An influx of Spanish-heritage residents adds cutural and economic vibrancy to areas southwest of Detroit, particularly Lincoln Park, Allen Park and Melvindale.
At The Dig, a weekly newsletter from Outlier Media, Louis Aguilar documents the change through Census data, interviews and first-hand observations.
With cross-cultual wordplay, he writes: "While many Detroit neighborhoods grapple with gentrification, Downriver is experiencing gente-fication. (La gente is Spanish for 'the people.')"
Thousands of Latinx residents have decided Downriver now provides more opportunity than Detroit. Many are hard-working residents with growing families. That’s a precious demographic for Detroit to lose. ...
Lincoln Park is the epicenter of this change. At some point last decade, it became the city with the highest percentage of Latinx population of any municipality in Southeast Michigan.
One out of every four Lincoln Park residents is Latinx. The city’s Latinx population grew 82.8% over the last 10 years. The Latinx population is at 10,380 in a city with 40,245 total residents. ...
Student enrollment in the district has hovered around 5,000 even as the number of non-Hispanic white students has steadily declined, said Terry Dangerfield, superintendent of Lincoln Park Public Schools. As Latinx student enrollment rises, so have attendance rates and graduation rates, Dangerfield said.
"It's been an absolute blessing for the Lincoln Park school community," Dangerfield said of the rise of Latinx students. "It's been a nice infusion of people into our community. It has helped grow the culture and diversity within our school district and our city."
The school system "has steadily added staff to accommodate Spanish-language students,"adds Aguilar, who uses Latinx as a gender-neutral alternative to Latino or Latina.

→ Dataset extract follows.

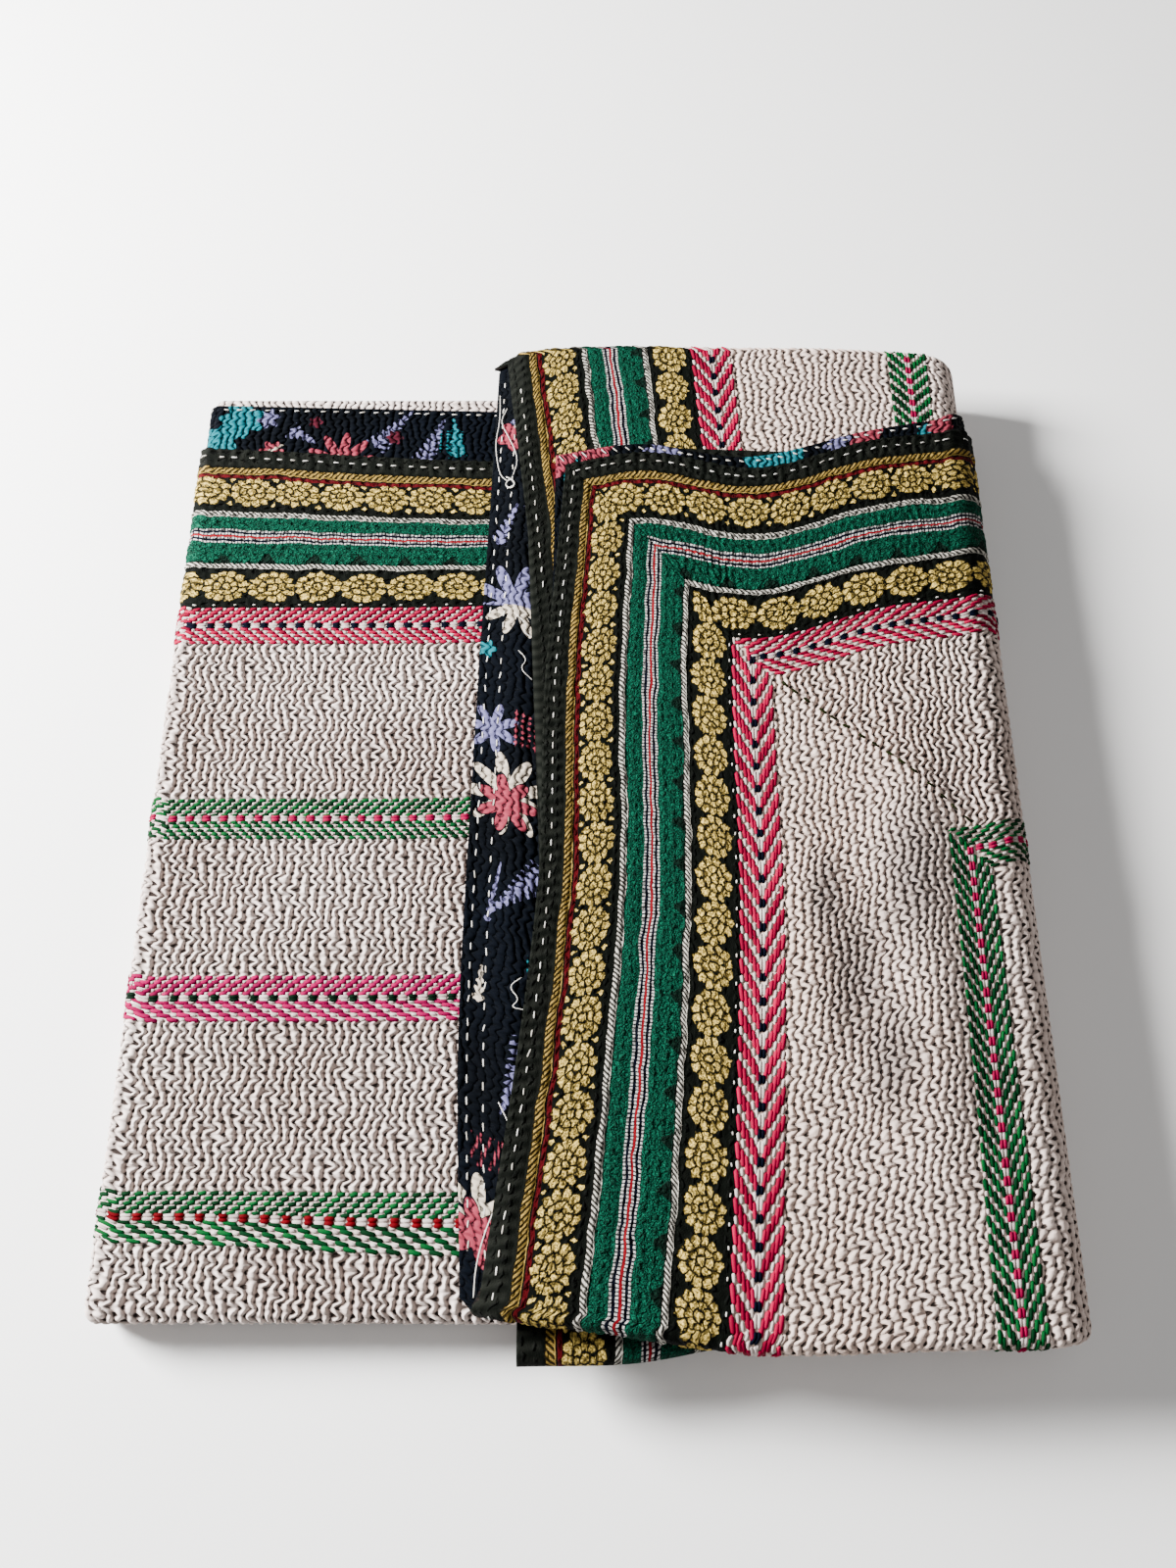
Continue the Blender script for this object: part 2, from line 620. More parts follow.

Aguilar also speaks with restaurant owner Salvador Gutierrez, who moved from Southwest Detroit, and Krystle-Marie Medina, a lawyer handling immigration and criminal cases. She relocated from Miami in 2014 and is engaged to a local resident.
“For me, it just made a lot of sense to be in Lincoln Park. I could see there was a growing need for a bilingual attorney."
Like that city, Allen Park and Melvindale also "saw slight gains in their overall populations for the first time since the 1970s, according to Census data compiled by the Southeast Michigan Council of Governments (SEMCOG)," says the Detroit-based newsletter dedicated to real estate and development.
Double-digit percentage growth of Latinx residents in Ecorse, Southgate and Wyandotte helped "keep their overall populations stable ... even as their majority white populations declined, according to SEMCOG’s analysis," Aguilar posts.
By comparison, Detroit had a 5.3% gain of its Latinx population last decade. Detroit still has the largest number of Latinx people in Michigan, [who are] probably undercounted by the 2020 Census, city officials and others contend.
The writer concludes with personal reflections about the migration's impact on the state's main city:
As someone of Mexican descent with deep Detroit roots, I have complex feelings about the surge of Latinx Downriver. I am thrilled to see the diaspora spread in Metro Detroit and happy that so many Latinx are finding opportunity.
I am a loyal Detroiter. It's distressing so many Latinx feel they cannot find the same opportunities in Detroit. I'm even more distressed because they are right. Southwest, just as many parts of Detroit, is getting too expensive for many. Crime remains a major issue. So does lack of city services.